I have run the mapping with STAR for a PE data with the following code:
STAR --runThreadN 20 \
--genomeDir /genome_index150 \
--readFilesCommand zcat \
--readFilesIn "$file" "$file2" \
--outFileNamePrefix "$OUTPUT_DIR$base_name" \
--outSAMtype BAM SortedByCoordinate \
--sjdbOverhang 149 \
--alignIntronMax 500 \
--outReadsUnmapped Fastx \
--outFilterMismatchNoverLmax 0.05 \
--quantMode GeneCounts TranscriptomeSAM GeneCounts
I get the following number of overlapping genes (blue) when I also run the --quantMode GeneCounts (as indicated before):
However, when I run RSEM for counting using the transcriptome BAM files from STAR I get a total number of mapped reads that correspond aprox. to half the uniquely mapped reads with STAR default htseq-count.

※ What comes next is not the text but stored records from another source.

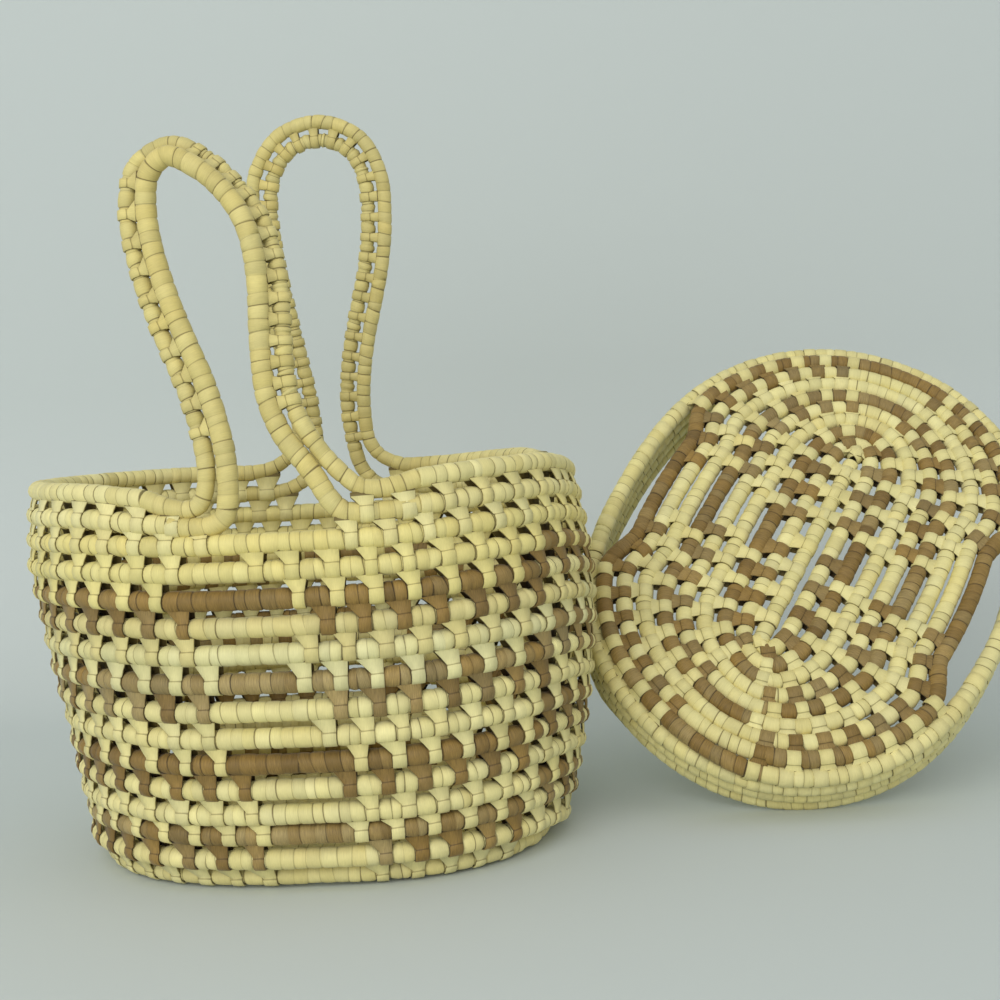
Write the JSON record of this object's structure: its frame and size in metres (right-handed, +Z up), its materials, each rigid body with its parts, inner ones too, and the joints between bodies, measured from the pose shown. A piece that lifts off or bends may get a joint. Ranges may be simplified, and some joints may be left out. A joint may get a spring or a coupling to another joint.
{
  "type": "lidded coiled basket",
  "caption": "Oval open-work basket of wrapped palm-leaf coil in cream and brown rows, with two arch handles and a loose slotted lid standing beside it.",
  "frame": {"origin": "centre of the basket's underside, on the floor", "axes": "+Z up, +X along the basket's length towards the lid, -Y towards the viewer of the picture"},
  "size_m": [0.5314, 0.3001, 0.3875],
  "materials": {
    "cream_leaf": "satin",
    "brown_leaf": "satin"
  },
  "bodies": {
    "basket": {"back_handle_inner_strand": "cream_leaf", "back_handle_outer_strand": "cream_leaf", "base_coil_1": "cream_leaf", "base_coil_2": "cream_leaf", "base_coil_3": "cream_leaf", "base_coil_4": "cream_leaf", "base_coil_5": "cream_leaf", "base_coil_6": "cream_leaf", "base_start_run": "cream_leaf", "front_handle_inner_strand": "cream_leaf", "front_handle_outer_strand": "cream_leaf", "rim_lower_back_right": "cream_leaf", "rim_lower_front_right": "cream_leaf", "rim_lower_left": "cream_leaf", "rim_upper_back_right": "cream_leaf", "rim_upper_front_right": "cream_leaf", "rim_upper_left": "cream_leaf", "wall_coil_01": "cream_leaf", "wall_coil_02": "cream_leaf", "wall_coil_03": "brown_leaf", "wall_coil_04": "cream_leaf", "wall_coil_05": "cream_leaf", "wall_coil_06": "brown_leaf", "wall_coil_07": "cream_leaf", "wall_coil_08": "cream_leaf", "wall_coil_09": "brown_leaf", "wall_coil_10": "cream_leaf", "wall_coil_11": "cream_leaf", "wall_coil_12": "brown_leaf", "wall_coil_13": "cream_leaf", "wall_coil_14": "cream_leaf"},
    "lid": {"lid_coil_1": "cream_leaf", "lid_coil_2": "brown_leaf", "lid_coil_3": "cream_leaf", "lid_coil_4": "cream_leaf", "lid_coil_5": "brown_leaf", "lid_coil_6": "cream_leaf", "lid_coil_7": "cream_leaf", "lid_coil_8": "brown_leaf", "lid_ring_coil": "cream_leaf", "lid_skirt_coil_1": "cream_leaf", "lid_skirt_coil_2": "cream_leaf", "lid_skirt_coil_3": "cream_leaf", "lid_start_run": "cream_leaf"}
  },
  "joints": [
    {"name": "lid_lift", "type": "slide", "parent": "basket", "child": "lid", "axis": [0, 0, 1], "range_m": [0, 0.4]}
  ]
}
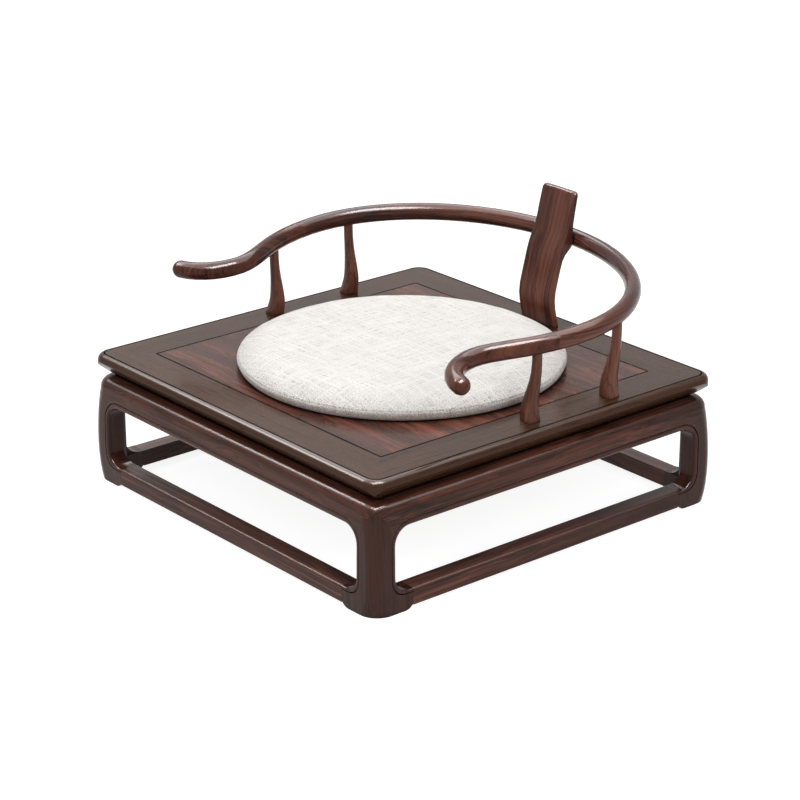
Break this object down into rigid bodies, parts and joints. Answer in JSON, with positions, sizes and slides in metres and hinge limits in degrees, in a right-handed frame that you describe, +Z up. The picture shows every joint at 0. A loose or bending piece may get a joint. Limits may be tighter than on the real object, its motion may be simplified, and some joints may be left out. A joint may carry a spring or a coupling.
{
  "type": "meditation chair",
  "caption": "Low, wide square hardwood seat on a waisted base with bulging legs, with a horseshoe arm rail, a curved back splat and a loose round cushion for sitting cross-legged.",
  "frame": {"origin": "middle of the chair's plan, at floor level", "axes": "+X to the right when the chair is seen from its front; +Y from the open front to the splat; +Z up"},
  "size_m": [0.7038, 0.6984, 0.4285],
  "materials": {
    "frame_wood": "satin",
    "arm_wood": "satin",
    "panel_wood": "satin",
    "plain_wood": "matt",
    "linen_cushion": "matt"
  },
  "bodies": {
    "chair": {"seat_frame_front": "frame_wood", "seat_frame_back": "frame_wood", "seat_frame_left": "frame_wood", "seat_frame_right": "frame_wood", "seat_panel": "panel_wood", "batten_left": "plain_wood", "batten_middle": "plain_wood", "batten_right": "plain_wood", "waist_front": "frame_wood", "waist_back": "frame_wood", "waist_left": "frame_wood", "waist_right": "frame_wood", "apron_front": "frame_wood", "apron_back": "frame_wood", "apron_left": "frame_wood", "apron_right": "frame_wood", "leg_front_left": "frame_wood", "leg_front_right": "frame_wood", "leg_back_left": "frame_wood", "leg_back_right": "frame_wood", "stretcher_front": "frame_wood", "stretcher_back": "frame_wood", "stretcher_left": "frame_wood", "stretcher_right": "frame_wood", "arm_rail_back": "arm_wood", "arm_rail_left": "arm_wood", "arm_rail_right": "arm_wood", "scarf_pegs": "plain_wood", "back_splat": "arm_wood", "splat_peg": "plain_wood", "post_front_left": "arm_wood", "post_front_right": "arm_wood", "post_rear_left": "arm_wood", "post_rear_right": "arm_wood"},
    "cushion": {"cushion": "linen_cushion"}
  },
  "joints": [
    {"name": "cushion_lift", "type": "slide", "parent": "chair", "child": "cushion", "axis": [0, 0, 1], "range_m": [0, 0.3]}
  ]
}
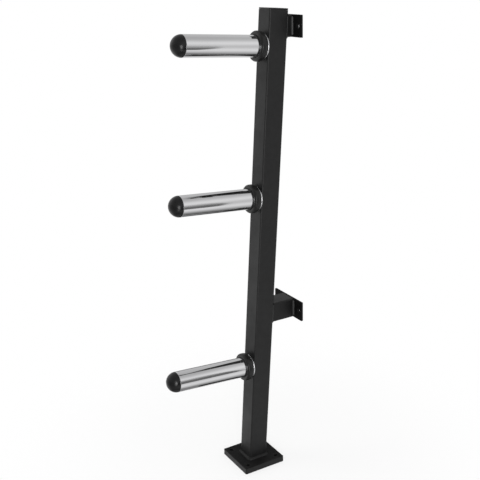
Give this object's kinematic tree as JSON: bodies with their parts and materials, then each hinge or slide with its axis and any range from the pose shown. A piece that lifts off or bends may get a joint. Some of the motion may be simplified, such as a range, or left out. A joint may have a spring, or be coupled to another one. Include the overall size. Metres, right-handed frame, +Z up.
{
  "type": "wall-mounted plate holder",
  "caption": "Leaning square post on a floor plate, held to the wall by stub brackets, with chromed pegs whose rounded ends take weight plates.",
  "frame": {"origin": "middle of the floor plate's underside", "axes": "+Z up, +Y towards the wall, the pegs reach out towards -Y, +X across the wall"},
  "size_m": [0.12, 0.3557, 1.1459],
  "materials": {
    "powder_coat": "satin black powder coat with a faint texture",
    "chrome": "polished chrome plate",
    "collar_rubber": "smooth black rubber with a soft sheen",
    "cap_plastic": "moulded black plastic, satin",
    "zinc_steel": "zinc-plated steel"
  },
  "bodies": {
    "root": {"post_tube": "powder_coat", "post_top_plug": "cap_plastic", "floor_plate": "powder_coat", "foot_weld": "powder_coat", "upper_wall_plate": "powder_coat", "upper_stub_tube": "powder_coat", "upper_post_weld": "powder_coat", "upper_plate_weld_left": "powder_coat", "upper_plate_weld_right": "powder_coat", "lower_wall_plate": "powder_coat", "lower_stub_tube": "powder_coat", "lower_post_weld": "powder_coat", "lower_plate_weld_left": "powder_coat", "lower_plate_weld_right": "powder_coat", "top_peg_sleeve": "chrome", "top_peg_flange": "chrome", "top_peg_boss": "zinc_steel", "top_peg_collar": "collar_rubber", "top_peg_end_cap": "cap_plastic", "top_peg_washer": "zinc_steel", "top_peg_bolt": "zinc_steel", "middle_peg_sleeve": "chrome", "middle_peg_flange": "chrome", "middle_peg_boss": "zinc_steel", "middle_peg_collar": "collar_rubber", "middle_peg_end_cap": "cap_plastic", "middle_peg_washer": "zinc_steel", "middle_peg_bolt": "zinc_steel", "bottom_peg_sleeve": "chrome", "bottom_peg_flange": "chrome", "bottom_peg_boss": "zinc_steel", "bottom_peg_collar": "collar_rubber", "bottom_peg_end_cap": "cap_plastic", "bottom_peg_washer": "zinc_steel", "bottom_peg_bolt": "zinc_steel"}
  },
  "joints": []
}
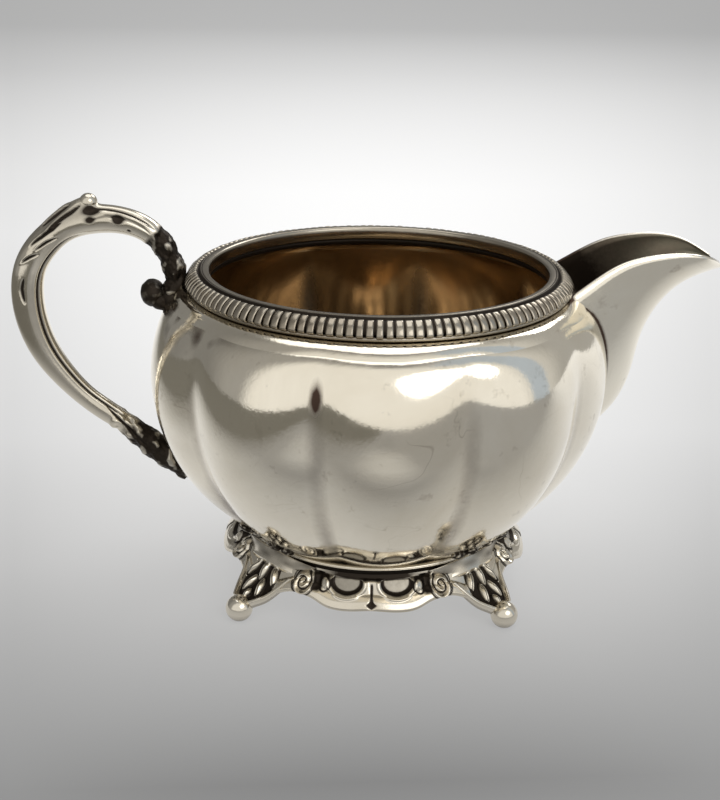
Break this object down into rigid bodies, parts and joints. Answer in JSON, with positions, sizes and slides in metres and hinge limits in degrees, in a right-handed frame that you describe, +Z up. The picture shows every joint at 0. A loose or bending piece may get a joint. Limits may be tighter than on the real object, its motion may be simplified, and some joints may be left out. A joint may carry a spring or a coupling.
{
  "type": "cream jug",
  "caption": "Lobed silver cream jug with a gadrooned rim, an open beak spout, a cast scroll handle and a flared base on leaf-topped ball feet.",
  "frame": {"origin": "in the plane that the ball feet stand on, under the middle of the jug from the back of the handle to the lip of the spout, which is the bottom centre of its bounding box; the axis of the bowl stands 1.8 mm from it towards the spout", "axes": "+Z up, +X towards the lip of the spout, -X towards the handle, -Y towards the viewer of the front"},
  "size_m": [0.1396, 0.0916, 0.0794],
  "materials": {
    "silver": "polished"
  },
  "bodies": {
    "root": {"bowl": "silver", "rim_under_bead": "silver", "rim_top_lip": "silver", "rim_gadroon_band": "silver", "spout": "silver", "handle": "silver", "base_collar": "silver", "scroll_border_spout": "silver", "scroll_border_back": "silver", "scroll_border_handle": "silver", "scroll_border_front": "silver", "foot_front_right": "silver", "foot_back_right": "silver", "foot_back_left": "silver", "foot_front_left": "silver", "leaf_crest_front_right": "silver", "leaf_crest_back_right": "silver", "leaf_crest_back_left": "silver", "leaf_crest_front_left": "silver"}
  },
  "joints": []
}
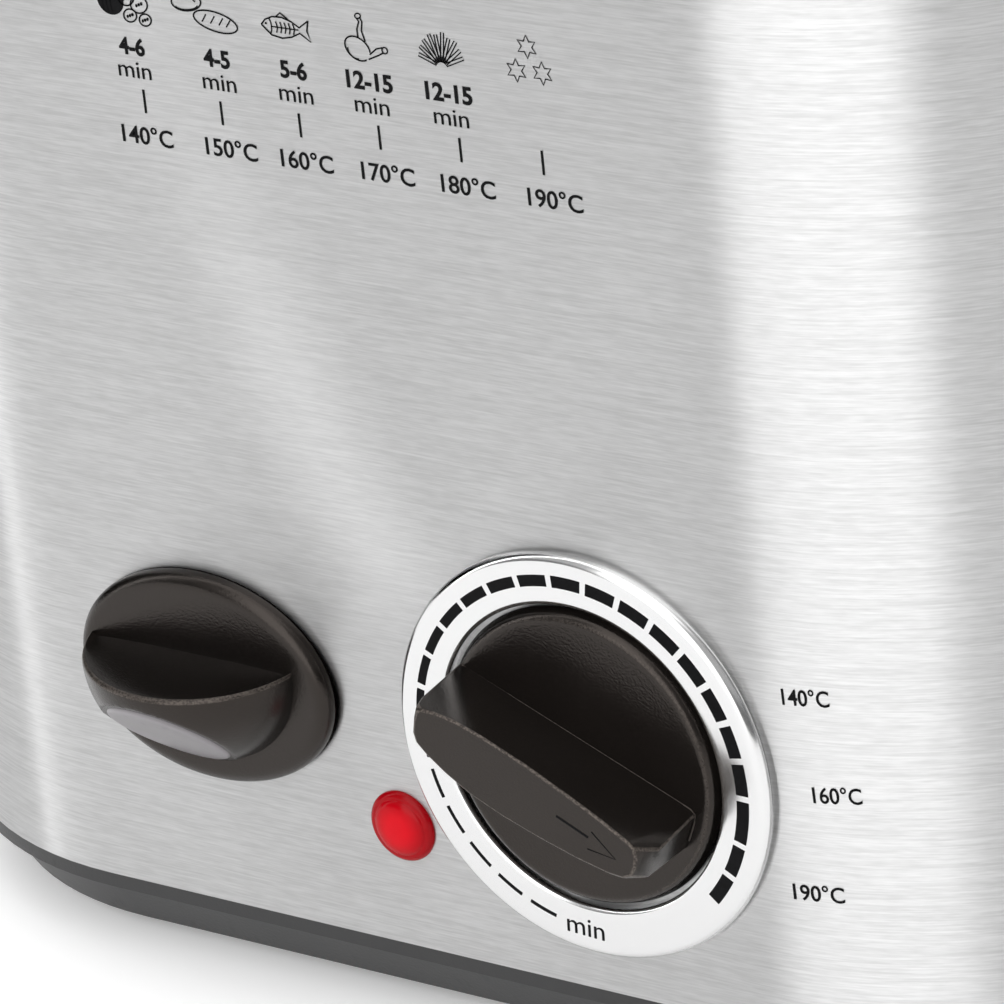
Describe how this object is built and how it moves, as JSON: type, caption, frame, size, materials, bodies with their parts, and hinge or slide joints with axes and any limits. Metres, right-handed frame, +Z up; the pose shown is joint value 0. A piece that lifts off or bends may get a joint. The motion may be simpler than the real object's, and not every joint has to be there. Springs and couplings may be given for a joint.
{
  "type": "deep fryer",
  "caption": "Household deep fryer: steel housing with thermostat dial, drain knob and pilot lamp, fixed bowl, lift-out basket and hinged lid with window and filter.",
  "frame": {"origin": "on the table, under the middle of the housing", "axes": "+X to the right seen from the front, +Y to the back, +Z up; the control panel faces -Y"},
  "size_m": [0.304, 0.316, 0.2638],
  "materials": {
    "brushed_steel": "brushed",
    "black_housing": "satin",
    "knob_black": "satin",
    "pad_grey": "polished",
    "ring_chrome": "polished",
    "lens_red": "polished",
    "lamp_white": "matt",
    "neon_glass": "clear",
    "rubber": "matt",
    "silicone": "matt",
    "bowl_coating": "satin",
    "aluminium": "satin",
    "zinc_steel": "satin",
    "element_steel": "satin",
    "ceramic": "matt",
    "phenolic": "matt",
    "brass": "satin",
    "window_glass": "clear",
    "filter_foam": "matt",
    "wire_chrome": "polished"
  },
  "bodies": {
    "housing": {"base_tray": "black_housing", "rubber_feet": "rubber", "tie_rods": "zinc_steel", "steel_shell": "brushed_steel", "top_collar": "black_housing", "hinge_pins": "zinc_steel", "left_grip": "black_housing", "right_grip": "black_housing", "frying_bowl": "bowl_coating", "bowl_seal": "silicone", "heating_element": "element_steel", "element_terminals": "ceramic", "clamp_plate": "aluminium", "thermal_cutout": "ceramic", "heat_shield": "aluminium", "shield_posts": "zinc_steel", "thermostat_bracket": "zinc_steel", "bracket_screws": "zinc_steel", "thermostat_body": "phenolic", "sensing_bulb": "brass", "capillary_tube": "brass", "dial_ring": "ring_chrome", "pilot_lens": "lens_red", "lamp_socket": "lamp_white", "neon_lamp": "neon_glass", "drain_outlet": "brass", "outlet_nut": "brass", "valve_body": "brass", "valve_cap": "brass", "stem_seal": "rubber", "drain_nozzle": "zinc_steel", "drain_hose": "silicone", "hose_clips": "zinc_steel", "cord_gland": "rubber", "terminal_block": "phenolic", "button_spring": "zinc_steel"},
    "lid": {"lid_shell": "black_housing", "lid_liner": "aluminium", "lid_screws": "zinc_steel", "lid_gasket": "silicone", "window_frame": "ring_chrome", "window_glass": "window_glass", "window_seal": "silicone", "filter_tray": "black_housing", "filter_mat": "filter_foam", "lid_latch": "black_housing"},
    "filter_cover": {"filter_cover": "black_housing"},
    "basket": {"basket_frame": "wire_chrome", "basket_mesh": "wire_chrome", "basket_bracket": "wire_chrome"},
    "handle": {"handle_wires": "wire_chrome", "handle_grip": "knob_black"},
    "thermostat_knob": {"thermostat_knob": "knob_black", "knob_spindle": "zinc_steel", "knob_clip": "zinc_steel"},
    "drain_knob": {"drain_knob": "knob_black", "drain_knob_pad": "pad_grey", "valve_stem": "zinc_steel", "valve_rotor": "brass"},
    "latch_button": {"latch_button": "black_housing"}
  },
  "joints": [
    {"name": "lid_open", "type": "hinge", "parent": "housing", "child": "lid", "pos_m": [0, 0.149, 0.221], "axis": [-1, 0, 0], "range_deg": [0, 80]},
    {"name": "filter_cover_open", "type": "hinge", "parent": "lid", "child": "filter_cover", "pos_m": [0, 0.097, 0.2612], "axis": [-1, 0, 0], "range_deg": [0, 60]},
    {"name": "basket_lift", "type": "slide", "parent": "housing", "child": "basket", "axis": [0, 0, 1], "range_m": [0, 0.06982]},
    {"name": "handle_fold", "type": "hinge", "parent": "basket", "child": "handle", "pos_m": [0, -0.0913, 0.206], "axis": [1, 0, 0], "range_deg": [0, 164.1]},
    {"name": "thermostat_turn", "type": "hinge", "parent": "housing", "child": "thermostat_knob", "pos_m": [0.0359, -0.15, 0.0566], "axis": [0, 1, 0], "range_deg": [-203, 73]},
    {"name": "drain_turn", "type": "hinge", "parent": "housing", "child": "drain_knob", "pos_m": [-0.0374, -0.15, 0.0567], "axis": [0, 1, 0], "range_deg": [0, 90]},
    {"name": "latch_press", "type": "slide", "parent": "housing", "child": "latch_button", "axis": [0, 1, 0], "range_m": [0, 0.003], "stiffness_N_per_m": 600, "deforming": ["button_spring"]}
  ],
  "couplings": [
    {"joint": "basket_lift", "follows": "lid_open", "m_per_rad": 0.05},
    {"joint": "handle_fold", "follows": "lid_open", "ratio": 2.05}
  ]
}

This is the code used for RSEM:
rsem-calculate-expression --bam --no-bam-output --paired-end --forward-prob 0 --estimate-rspd --append-names\
"$bam_file" \
"$rsem_index" \
"$sample_output_dir/$base_name_trimmed" \
-p "$num_threads"
theoretically the RSEM output should be equivalent to the uniquely overlapping reads from htseeq-count, right? What is happing while counting with STAR geneCounts parameter?